To test out the metrics introduced above, let’s compare a few ETFs that were invested in the popular Bitcoin during 2024. We’ll contrast their performance with the ultimate safe-haven asset: Gold (gld), the market (SPY, Figure 1 (b)), and the GOAT Warren Buffett’s fund BRK-B.

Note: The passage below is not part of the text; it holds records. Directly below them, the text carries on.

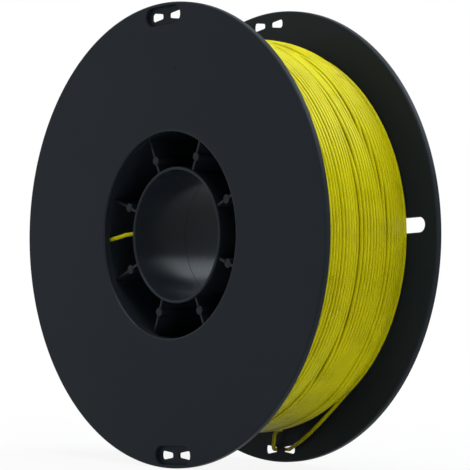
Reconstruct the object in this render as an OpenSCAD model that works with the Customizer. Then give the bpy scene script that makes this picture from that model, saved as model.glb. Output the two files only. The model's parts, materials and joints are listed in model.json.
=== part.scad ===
// String reel: two moulded halves pressed together back to back, with one long string wound on them.
// The spindle runs along Y with the front half at -Y, and Z is up.
// The origin is on the spindle's axis, midway between the two flanges.
// Angles are in the XZ plane, from +X towards +Z.

/* [Reel] */
// Diameter over the flanges
flange_d = 200; // [180:1:240]
// Width over both flanges
reel_w = 66; // [56:0.5:80]
// Thickness of each flange
flange_t = 3.1; // [2.6:0.1:4]
// Rounding of a flange's outer rim
rim_round = 0.8; // [0.2:0.1:1.2]
// How far the reel has rolled about its spindle, in degrees
reel_turn = 3.3; // [-20:0.1:20]

/* [Hub] */
// Diameter of the bore that runs on a spindle
bore_d = 56; // [40:0.5:60]
// Wall of the bore tube
tube_wall = 1.5; // [1.2:0.1:3]
// Depth of the bore tube's rim below the flange's face
tube_inset = 4.3; // [2:0.1:8]
// Rounding of the bore tube's rim, inside and out
tube_round = 0.65; // [0.2:0.05:0.65]
// Diameter of the hub's opening in each flange
hub_d = 88.8; // [82:0.2:92]
// Rounding of the hub opening's edge
hub_round = 0.8; // [0.2:0.1:1.2]
// How far the lip round the hub's opening is thicker than its flange
lip_drop = 0.5; // [0.2:0.1:2]
// Diameter of the drum that the string is wound on
drum_d = 96.4; // [94:0.2:106]
// Wall of the drum
drum_wall = 1.8; // [1.2:0.1:2.4]

/* [Ribs and pegs] */
// Number of ribs between the bore tube and the drum
rib_n = 8; // [4:2:12]
// Thickness of a rib
rib_t = 1.3; // [1:0.1:2.5]
// Depth of the ribs' edges below the flange's face
rib_inset = 5.3; // [4:0.1:12]
// Diameter of the boss on each rib
boss_d = 4; // [3.6:0.1:6]
// Diameter of the circle that the bosses lie on
boss_pcd = 71; // [68:0.5:76]
// Diameter of the pegs that hold the halves together
peg_d = 2.2; // [1.6:0.1:2.4]
// Length of a peg
peg_l = 4; // [2:0.5:8]
// Clearance round a peg in its socket
peg_gap = 0.05; // [0.02:0.01:0.1]

/* [Tie holes] */
// Distance from the rim to the middle of the tie holes
tie_edge = 5.6; // [5:0.1:12]
// Web between the two holes of a pair
tie_web = 3.6; // [1.6:0.1:4.2]
// Length of a tie hole, along the rim
tie_l = 8; // [6:0.1:12]
// Height of a tie hole beside the web
tie_h_in = 2.2; // [2.2:0.1:4]
// Height of a tie hole at its far end
tie_h_out = 4.6; // [4.2:0.1:6]
// Rounding of a tie hole's corners
tie_round = 1.6; // [0.3:0.1:2]
// How far the rear flange's pairs of tie holes lie off the middle, towards -X
tie_shift = 2.2; // [0:0.1:4]
// How far the rear flange's tie holes and slot are turned from the front flange's, in degrees
rear_turn = 0.4; // [-2:0.1:2]
// Margin of the pocket round a pair of holes
pocket_edge = 1.8; // [0.6:0.1:2]
// Depth of the pocket, which takes the string's thickness
pocket_depth = 1.9; // [0.5:0.1:2.2]

/* [Sight slot] */
// Width of the slot in the rear flange that shows how much string is left
slot_w = 6.9; // [4:0.1:12]
// Distance from the drum to the slot's inner end
slot_clear = 6.8; // [2:0.2:20]
// Distance from the rim to the slot's outer end
slot_edge = 7; // [4:0.1:12]

/* [String] */
// Diameter of the string
string_d = 1.75; // [1.2:0.05:1.8]
// Height of flange left free above the winding at mid width
rim_free = 13.4; // [12:0.2:30]
// How much lower the winding lies against the flanges than at mid width
wind_drop = 4.6; // [0:0.1:8]
// Number of turns drawn in the outer layer
turn_n = 24; // [8:1:24]
// Diameter of the hole in the drum that the string starts through
start_hole_d = 3.2; // [2.4:0.1:3.6]
// Distance from the flange to the middle of that hole
start_edge = 1.9; // [1.9:0.1:4]

/* [Hidden] */
$fn = 128;

half_w = reel_w / 2;
wind_half_w = half_w - flange_t;   // from mid width to a flange's inner face
flange_r = flange_d / 2;
bore_r = bore_d / 2;
tube_r = bore_r + tube_wall;
hub_r = hub_d / 2;
drum_r = drum_d / 2;
drum_inner_r = drum_r - drum_wall;
lip_from = min(hub_r, drum_inner_r);
lip_to = max(hub_r + drum_wall, drum_r);   // the lip joins flange and drum, whichever of the two is wider
tie_r = flange_r - tie_edge;
tie_far = tie_web / 2 + tie_l;     // from the middle of a pair to a hole's far end
pocket_w = 2 * (tie_far + pocket_edge);
pocket_h = tie_h_out + 2 * pocket_edge;
slot_from = drum_r + slot_clear;
slot_to = flange_r - slot_edge;
socket_d = peg_d + 2 * peg_gap;
socket_spare = 0.5;                // room past a peg's tip
peg_chamfer = 0.3;
cut_past = 1;                      // how far a cut runs past the surface that it opens
arc_steps = 5;                     // straight steps in a rounded corner
round_share = 0.45;                // most of a wall's thickness that one rounded edge takes
corner_share = 0.4;                // most of a tie hole's height that one rounded corner takes

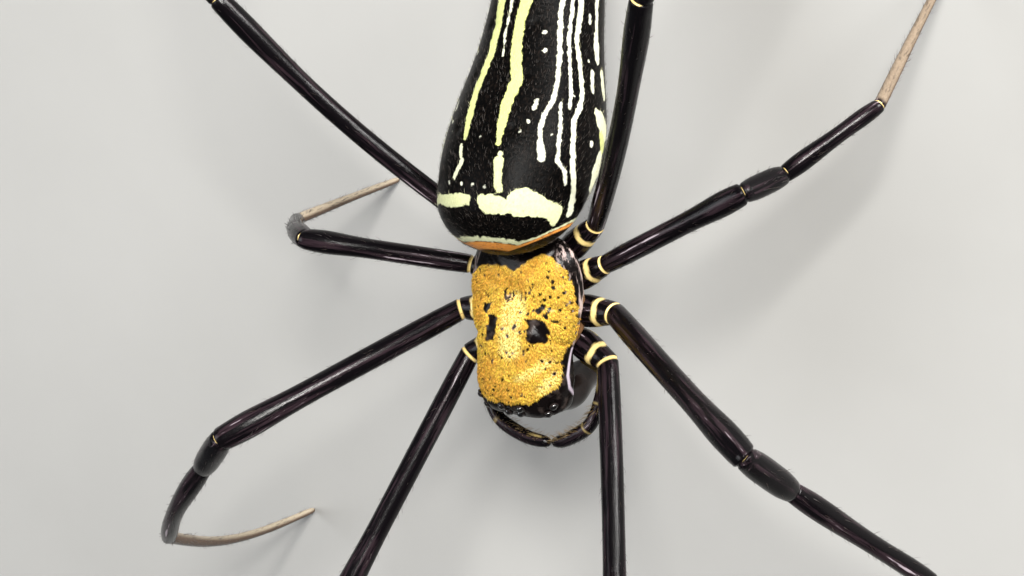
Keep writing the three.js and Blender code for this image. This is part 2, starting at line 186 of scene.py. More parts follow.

Here are the list of Bitcoin related ETFs we’ll evaluate:

Code
test_tickers = ['ibit', 'maxi', 'btrn', 'spbc', 'ybtc', 'mstr', "spy", "gld", "brk-b"]
df_stocks = get_stocks_ohlc(tickers = test_tickers, interval = '1d',
                              start_date = BusinessDate('2024-01-01'), 
                              end_date = BusinessDate('2025-02-01') 
                             )

dividend handling

from our list above, it’s worth noting that spy and ybtc both pays dividend.

to avoid the artificial impact from ex-div dates’ performance while keeping the computation simple, we’ll simply remove ex-dates from evaluation.

To illustrate the impact of dividends, here are ybtc’s metrics with and without the adjustment

Code
import yfinance as yf
stocks = yf.Tickers(test_tickers)
div_dates = stocks.tickers['YBTC'].dividends.index.date.tolist()

m = calculate_performance_metrics(equity_curve = df_stocks["YBTC"].dropna(), risk_free_rate= 0.05, trading_days= 252, price_col= "Close")
m_xd = calculate_performance_metrics(equity_curve = df_stocks["YBTC"].dropna(), risk_free_rate= 0.05, trading_days= 252, 
                                  price_col= "Close", exclude_dates = div_dates)
m_ybtc = pd.DataFrame([m,m_xd], index = ["ybtc", "ybtc_div_adjusted"])
m_ybtc
Annualized Return Sortino Ratio Max Drawdown Gain-to-Pain Ratio
ybtc 0.672799 2.004241 -0.231708 1.275814
ybtc_div_adjusted 0.733850 2.159201 -0.183668 1.299520

results

in no particular order, there are the performance metrics for our list of investments.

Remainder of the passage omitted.